--- Begin DATA ROWS ---

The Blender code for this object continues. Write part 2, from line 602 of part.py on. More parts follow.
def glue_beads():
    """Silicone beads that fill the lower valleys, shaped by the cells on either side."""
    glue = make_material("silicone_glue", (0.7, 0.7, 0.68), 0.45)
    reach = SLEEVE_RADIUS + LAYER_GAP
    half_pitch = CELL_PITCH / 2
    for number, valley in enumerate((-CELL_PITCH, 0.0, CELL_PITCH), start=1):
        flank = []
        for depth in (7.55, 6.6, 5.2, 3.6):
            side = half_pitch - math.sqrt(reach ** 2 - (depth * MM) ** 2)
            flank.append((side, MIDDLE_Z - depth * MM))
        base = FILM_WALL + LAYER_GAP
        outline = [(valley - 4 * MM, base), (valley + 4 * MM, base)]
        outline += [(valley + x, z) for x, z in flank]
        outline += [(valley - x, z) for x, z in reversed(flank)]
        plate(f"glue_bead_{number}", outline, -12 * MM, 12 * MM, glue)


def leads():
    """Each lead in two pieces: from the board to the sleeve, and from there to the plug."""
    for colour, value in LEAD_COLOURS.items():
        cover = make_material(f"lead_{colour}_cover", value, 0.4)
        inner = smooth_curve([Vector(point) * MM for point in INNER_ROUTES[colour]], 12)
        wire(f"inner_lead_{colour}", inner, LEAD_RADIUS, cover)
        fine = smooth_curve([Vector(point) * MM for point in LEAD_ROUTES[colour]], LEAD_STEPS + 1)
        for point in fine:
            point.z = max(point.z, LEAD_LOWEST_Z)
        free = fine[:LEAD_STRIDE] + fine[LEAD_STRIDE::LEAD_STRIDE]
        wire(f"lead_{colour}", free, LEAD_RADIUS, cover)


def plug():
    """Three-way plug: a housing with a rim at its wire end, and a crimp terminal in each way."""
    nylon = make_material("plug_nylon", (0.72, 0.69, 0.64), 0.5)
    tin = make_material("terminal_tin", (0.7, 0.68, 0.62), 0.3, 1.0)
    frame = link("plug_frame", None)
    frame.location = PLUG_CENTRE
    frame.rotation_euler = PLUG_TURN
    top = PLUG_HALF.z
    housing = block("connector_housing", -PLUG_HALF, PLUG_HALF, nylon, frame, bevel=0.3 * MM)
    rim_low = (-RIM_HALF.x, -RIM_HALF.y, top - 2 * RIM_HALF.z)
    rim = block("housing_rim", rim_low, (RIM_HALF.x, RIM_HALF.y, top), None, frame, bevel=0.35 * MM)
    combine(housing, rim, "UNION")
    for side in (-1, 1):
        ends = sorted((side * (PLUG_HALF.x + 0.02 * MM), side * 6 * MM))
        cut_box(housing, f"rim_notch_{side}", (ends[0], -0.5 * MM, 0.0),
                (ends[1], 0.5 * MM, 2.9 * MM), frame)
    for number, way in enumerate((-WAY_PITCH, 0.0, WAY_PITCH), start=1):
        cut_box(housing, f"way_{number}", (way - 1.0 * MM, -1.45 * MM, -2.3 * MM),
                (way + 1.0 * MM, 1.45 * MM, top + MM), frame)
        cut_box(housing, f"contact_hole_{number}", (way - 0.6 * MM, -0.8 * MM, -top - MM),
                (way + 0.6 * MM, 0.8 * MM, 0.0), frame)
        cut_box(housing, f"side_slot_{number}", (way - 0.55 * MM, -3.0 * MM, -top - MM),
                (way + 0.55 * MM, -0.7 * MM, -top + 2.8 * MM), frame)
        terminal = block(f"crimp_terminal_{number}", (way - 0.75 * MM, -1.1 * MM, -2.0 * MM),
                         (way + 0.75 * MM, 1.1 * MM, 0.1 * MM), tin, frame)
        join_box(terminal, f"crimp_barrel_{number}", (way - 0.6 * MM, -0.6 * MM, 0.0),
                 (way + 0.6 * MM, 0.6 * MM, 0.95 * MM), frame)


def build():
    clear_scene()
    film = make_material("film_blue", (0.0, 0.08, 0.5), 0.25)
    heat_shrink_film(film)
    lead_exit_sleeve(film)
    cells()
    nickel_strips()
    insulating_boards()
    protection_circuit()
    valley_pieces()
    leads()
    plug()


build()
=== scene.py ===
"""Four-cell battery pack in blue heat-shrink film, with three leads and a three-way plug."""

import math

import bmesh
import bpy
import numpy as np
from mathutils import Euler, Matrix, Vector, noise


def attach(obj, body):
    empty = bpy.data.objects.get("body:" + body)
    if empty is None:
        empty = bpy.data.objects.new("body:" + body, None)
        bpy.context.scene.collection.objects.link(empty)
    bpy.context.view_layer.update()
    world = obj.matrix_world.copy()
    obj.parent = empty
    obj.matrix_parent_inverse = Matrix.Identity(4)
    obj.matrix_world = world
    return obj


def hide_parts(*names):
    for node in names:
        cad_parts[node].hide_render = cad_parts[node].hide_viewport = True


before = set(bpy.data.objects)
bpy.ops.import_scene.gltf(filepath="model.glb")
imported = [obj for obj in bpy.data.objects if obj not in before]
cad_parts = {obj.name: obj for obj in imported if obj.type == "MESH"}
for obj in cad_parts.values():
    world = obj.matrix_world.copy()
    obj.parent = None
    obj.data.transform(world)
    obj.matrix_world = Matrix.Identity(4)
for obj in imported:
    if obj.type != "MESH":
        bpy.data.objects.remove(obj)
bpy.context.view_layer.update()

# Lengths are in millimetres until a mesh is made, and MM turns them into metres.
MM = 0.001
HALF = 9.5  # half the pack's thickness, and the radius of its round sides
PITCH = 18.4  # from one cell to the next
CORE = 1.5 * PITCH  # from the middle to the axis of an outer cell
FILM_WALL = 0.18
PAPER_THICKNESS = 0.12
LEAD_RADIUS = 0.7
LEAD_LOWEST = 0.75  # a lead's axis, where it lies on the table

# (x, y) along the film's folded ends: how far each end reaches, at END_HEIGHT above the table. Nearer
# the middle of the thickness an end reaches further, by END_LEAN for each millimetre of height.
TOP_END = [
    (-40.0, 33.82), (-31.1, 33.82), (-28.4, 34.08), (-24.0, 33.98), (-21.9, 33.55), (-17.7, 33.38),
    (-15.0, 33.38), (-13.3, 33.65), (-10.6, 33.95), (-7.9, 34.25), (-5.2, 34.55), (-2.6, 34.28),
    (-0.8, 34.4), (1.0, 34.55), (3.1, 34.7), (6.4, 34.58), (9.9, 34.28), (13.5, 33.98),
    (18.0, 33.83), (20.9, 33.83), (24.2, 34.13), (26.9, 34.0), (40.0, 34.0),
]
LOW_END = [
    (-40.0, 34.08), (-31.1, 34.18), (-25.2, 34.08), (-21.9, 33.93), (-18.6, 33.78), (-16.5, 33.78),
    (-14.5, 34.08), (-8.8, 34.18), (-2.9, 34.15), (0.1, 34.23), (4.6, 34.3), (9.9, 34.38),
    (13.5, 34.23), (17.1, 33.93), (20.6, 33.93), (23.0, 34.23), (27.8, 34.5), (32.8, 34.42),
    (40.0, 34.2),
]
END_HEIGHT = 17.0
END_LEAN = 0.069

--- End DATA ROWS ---
--- Begin DATA ROWS ---

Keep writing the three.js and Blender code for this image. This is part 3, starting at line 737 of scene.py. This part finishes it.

--- End DATA ROWS ---
--- Begin DATA ROWS ---

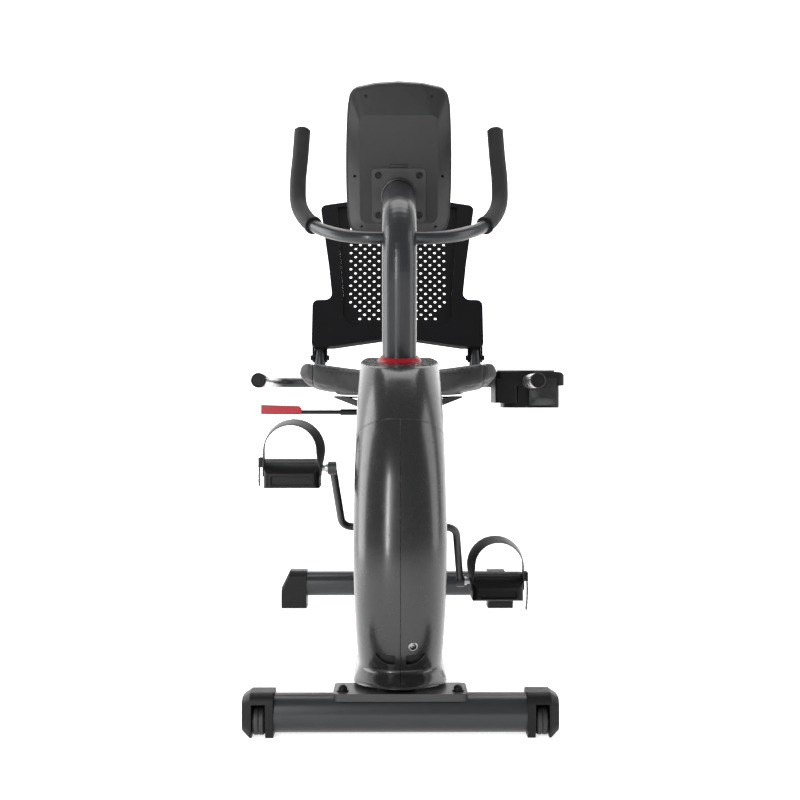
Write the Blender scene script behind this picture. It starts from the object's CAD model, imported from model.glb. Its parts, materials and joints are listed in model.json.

--- End DATA ROWS ---

-- TASK DESCRIPTION --
Identify and extract each line of the listing that contains "Write".

-- RESULT OF THIS EXERCISE --
The Blender code for this object continues. Write part 2, from line 602 of part.py on. More parts follow.
Write the Blender scene script behind this picture. It starts from the object's CAD model, imported from model.glb. Its parts, materials and joints are listed in model.json.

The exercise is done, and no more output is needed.